We never wanted to just have one meaning. Is it country music? Is it country like, ‘This is my country’? Or is it country like rural land? It could mean all of them. We want to decontextualise it, so the context could be whatever you think it is. ‘Black cowboys’ is what some people came away with. If you’re looking at it from a foreign country, then you might think black cowboys are just what youngpeople are embracing in America at the moment.

Before your show I’d never even thought about the existence of black cowboys.

There are many pictures of them. It's just never been a fashion thing. Who’s talking about that in fashion? They're very much part of this time. I feel people navigate their lives in this cowboy sort of way. I could be considered the same.

Total Freedom’s soundtrack mashed up almost every genre: country, punk, rock, hip-hop, grunge, ska, techno, and R&B, while the playwright Jeremey O. Harris recited his interpretation of the State of the Union…

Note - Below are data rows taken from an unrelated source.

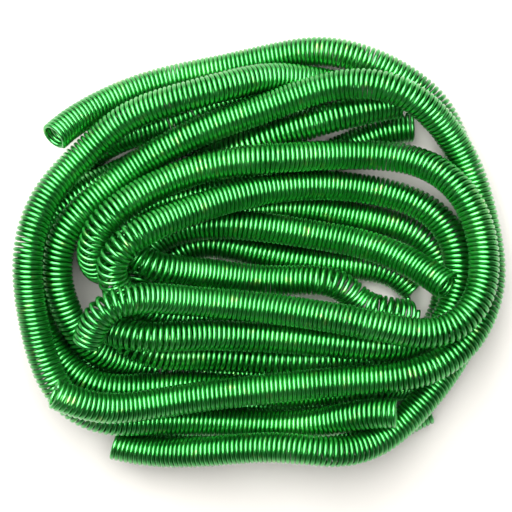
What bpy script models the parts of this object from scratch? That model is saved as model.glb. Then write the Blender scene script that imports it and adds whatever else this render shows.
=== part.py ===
"""A loose hank of close-wound enamelled copper coil, in twelve cut lengths, metres, +Z up."""

import bpy
import numpy as np

# Millimetres, until metres() at the end.
WIRE_DIAMETER = 0.5
MANDREL_DIAMETER = 2.5
COIL_DIAMETER = MANDREL_DIAMETER + 2 * WIRE_DIAMETER
COIL_RADIUS = COIL_DIAMETER / 2

# A coil in a hollow between two others lies this much above them.
LAYER_RISE = 3.05
POINT_SPACING = 1.4
CURVE_STEPS = 24

# Settling: the least gap and bend radius, and how strongly each round corrects a coil.
CLEARANCE = 0.16
TIGHTEST_BEND = 5.0
STIFFNESS = 0.3
BEND_SHARE = 0.25
LENGTH_SHARE = 0.25
HOME_PULL = 0.08
SINK_STEP = 0.012
SETTLING_ROUNDS = 700
BENDING_PASSES = 3
PUSHING_PASSES = 2

# The share of the rounds over which the sinking and the pull home ease off.
EASING_OFF = 1 / 3

# How often touching pairs are looked for, and how far past touching. Segments of one coil within
# NEIGHBOUR_REACH diameters of each other never count.
SEARCH_EVERY = 20
SEARCH_MARGIN = 1.2
NEIGHBOUR_REACH = 2.2

# One length was bent too far here and folds instead of curving.
KINKED_LENGTH = "coil_length_03"
KINK_PLACE = (11.2, -4.3)
KINK_REACH = 4.0
KINK_FIRMNESS = 0.1

# Each tube takes one settled point in this many, and has this many sides.
POINTS_PER_RING = 2
TUBE_BEVEL_RESOLUTION = 2
ENAMEL_GREEN = (0.012, 0.32, 0.045, 1.0)

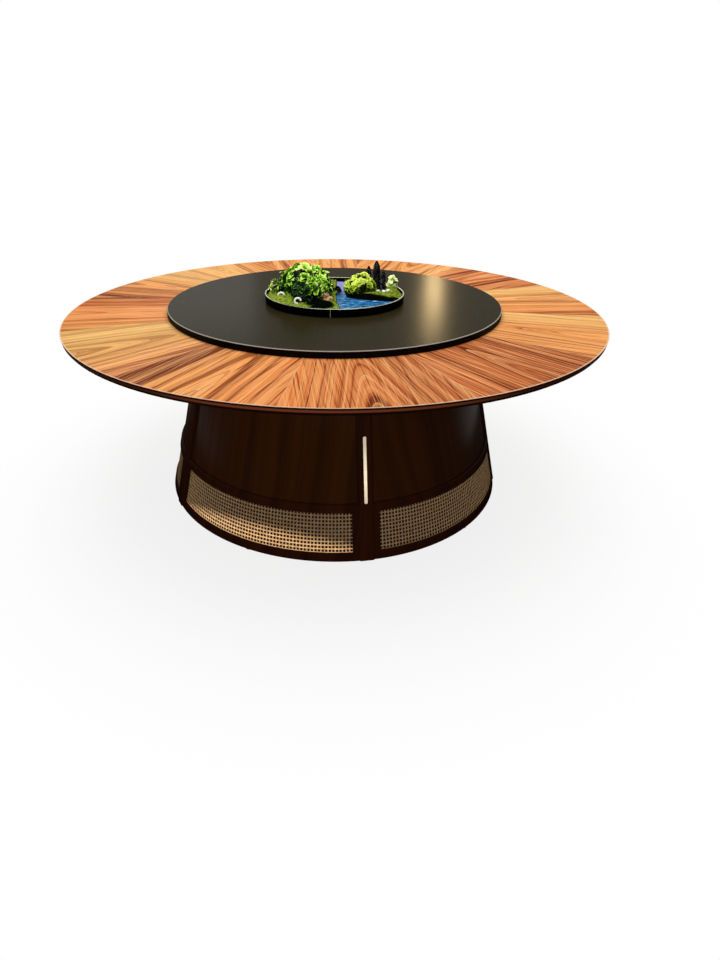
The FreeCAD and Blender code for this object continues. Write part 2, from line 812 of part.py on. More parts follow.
def tray_nodes():
    """The tray and its landscape, each piece cut clear of those under it."""
    banks = list(moss_banks())
    water = basin(water_height).cut(banks)
    ground = banks + [water]
    air = basin(tree_height + spire_height)
    trunk = tree_trunk().cut(ground)
    crown = clump(crown_shares).common(air).cut(ground + [trunk])
    shrubs = [bush.common(air).cut(ground + [crown]) for bush in shrub_groups()]
    rocks = dark_rocks().common(air).cut(ground + [crown] + shrubs)
    loose = stones().cut(ground + [crown, rocks] + shrubs)
    scenery = {
        "moss_banks": group(banks),
        "water": water,
        "tree_trunk": trunk,
        "tree_crown": crown,
        "shrubs": group(shrubs),
        "dark_rocks": rocks,
        "stones": loose,
    }
    nodes = {name: turned(shape, scenery_turn) for name, shape in scenery.items()}
    nodes["tray_pan"] = tray_pan()
    nodes["tray_rim"] = tray_rim()
    return nodes


def shrub_groups():
    """The bush on the right bank, and the two small pale plants."""
    return [clump(bush_shares)] + [clump([plant]) for plant in plant_shares]


os.makedirs("parts", exist_ok=True)
for nodes in (drum_nodes(), top_nodes(), turntable_nodes(), tray_nodes()):
    for name, shape in nodes.items():
        group([shape]).exportStep(f"parts/{name}.step")
        print(name, len(shape.Solids), "solids", round(shape.Volume), "mm3")
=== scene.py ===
# %% [markdown]
# # Finishing a round banquet table
# The table is already built as solid pieces at their real size: a flared drum, a 2.2 m top, a turntable on
# a ring bearing and a tray with a miniature landscape. This lesson gives every piece its finish, and
# remakes the few pieces whose look can't be had from a plain solid: woven cane, leaves, moss, water and
# stone. The solids are loaded first and are never moved, so whatever is added later sits in the same place.

# %% Load the solid model
import math

import bmesh
import bpy
import numpy as np
from mathutils import Euler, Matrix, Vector
from mathutils import noise as solid_noise


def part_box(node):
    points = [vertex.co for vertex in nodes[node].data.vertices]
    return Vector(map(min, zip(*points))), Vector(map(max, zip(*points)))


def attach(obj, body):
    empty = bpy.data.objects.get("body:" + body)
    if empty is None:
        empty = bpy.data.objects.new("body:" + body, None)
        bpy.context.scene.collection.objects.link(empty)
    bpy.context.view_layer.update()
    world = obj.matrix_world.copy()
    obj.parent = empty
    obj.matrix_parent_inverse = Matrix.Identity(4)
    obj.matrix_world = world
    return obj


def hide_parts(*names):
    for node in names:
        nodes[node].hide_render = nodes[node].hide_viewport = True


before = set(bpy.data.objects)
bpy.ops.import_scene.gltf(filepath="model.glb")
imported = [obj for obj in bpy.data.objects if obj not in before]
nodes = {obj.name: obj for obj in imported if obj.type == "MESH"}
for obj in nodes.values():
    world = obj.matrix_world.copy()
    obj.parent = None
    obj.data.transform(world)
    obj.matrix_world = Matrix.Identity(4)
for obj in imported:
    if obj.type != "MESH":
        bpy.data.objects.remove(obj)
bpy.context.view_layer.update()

for plain_colour in list(bpy.data.materials):
    bpy.data.materials.remove(plain_colour)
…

And the state of ourselves—as the singers crowd-surfed into the mosh pit. It's a mix of all the things that create what 2019 is. It’s not about segregated subculture. I don't want things to be tongue-in-cheek, and I don't want things to tell just one story. We made a new song that has country elements, or is it even country? Or is it rap? I want that level of blurriness to constantly exist. It's not about something that's recognisable. I want to have a new dialogue. When you look at America from the outside it literally seems like the Wild, Wild West, and it makes the rest of the world seem kind of boring. For me, America is about the idea of independence. I always feel I make my own rules and have been able to navigate my way and be the type of person that I want to be, live the type of way that I want to live, and be supported doing it that way. Americans are constantly fighting for something: ‘I did it myself. I beat the big guy’. When you’re taken advantage of in other parts of the world your feelings about it are completely suppressed. Americans speak up when they’re undervalued or disrespected. That's specifically American, specifically New York. That spirit is very much what America means to me.